Friday, June 12, 2015


Just Being Cocky

My first post today was about being awakened by my neighbor’s rooster crowing at 0430 in the morning. I posted there was a solution for it, chicken and dumplings. I know that my animal loving friends think my suggestion is cruel, but if they buy chicken at a grocery store, someone has to terminate the chicken and package it up for sale.
I have helped my grandparents with chickens since I was small. I have memory after memory revolving around poultry. I remember when they were chicks. We called them pee-pees as kids. Granddad had a small coop where the catalogue ordered babies were ordered. It had a bank of lights covered by a huge metal hood to keep their fuzzy bodies warm until they could grow their feathers. Small slotted and covered troughs of meal mash were interspaced with watering canisters that almost looked like upside-down mushrooms. The chicks would scurry, chase each other, and peep loudly.
When they grew feathers, they were moved to the larger coop with boxes for the hens to lay eggs. It had a stinky, ammonia smell. That coop was a large, double roomed building with boxes along one wall and a roost made of thin tree limbs nailed together like risers. The roost was a place where the chickens would sit and sleep at night.

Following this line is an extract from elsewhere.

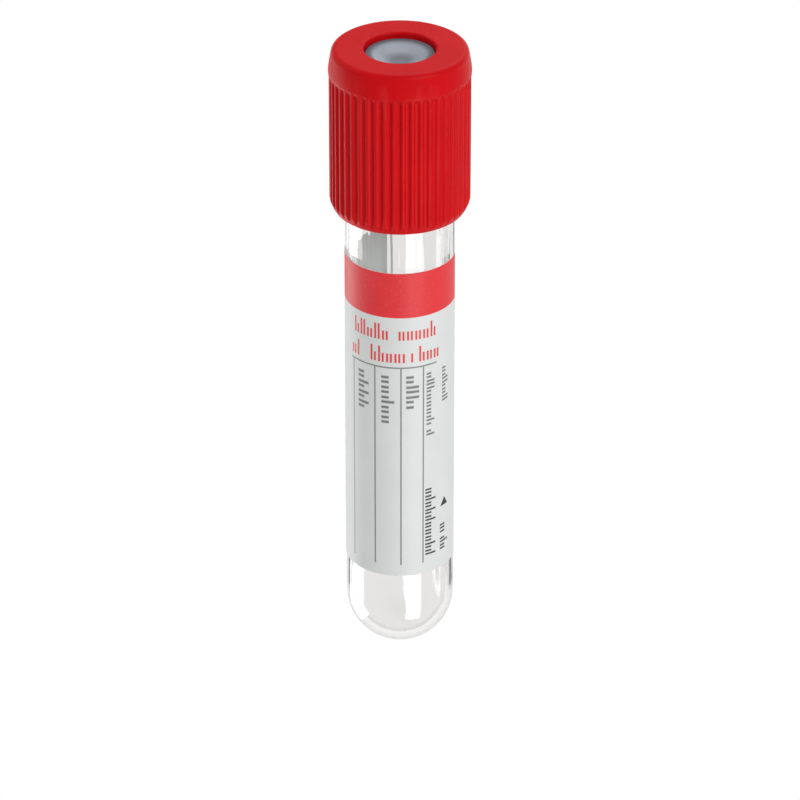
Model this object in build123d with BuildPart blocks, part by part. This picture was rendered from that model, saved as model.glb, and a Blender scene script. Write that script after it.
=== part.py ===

I can remember going out to the coop in the dark one night to check on the chickens. Something was bothering the chickens. My uncle Ted carried a flashlight in one hand and a .22 rifle in the other as we investigated.
Opening the door, Ted shined the light inside. Under one of the roosts, cowered in the corner, was a large opossum. Its beady eyes glowed in the beam of the flashlight. As we neared the cornered critter, it bared its teeth and hissed at us. In the dark, it was extra scary and even today I can hear it if I think about it.
Other stories revolve about the slaughter of the hens at the end of the egg season. Aunts, Uncles, Nephews, and Nieces gathered for the killing and cleaning of the chickens. Heads and blood flew, then feathers flew. The smells are the memories that are the strongest. Wet feathers and singed hairs of the carcasses are the strongest.
Grandma Miner would cook several hens. Any egg yolks were saved and cooked in the broth or were made into egg noodles. The cooked chicken meat was chopped to make a spread. She added dill pickles, broth, salt, and pepper to flavor it. When it was spread on thick slices of bread, it was heavenly and made the work, sights, and smells worth it.
I wonder if the neighbor’s rooster would rather be chopped into chicken salad or swimming in  a pot with thick dumplings?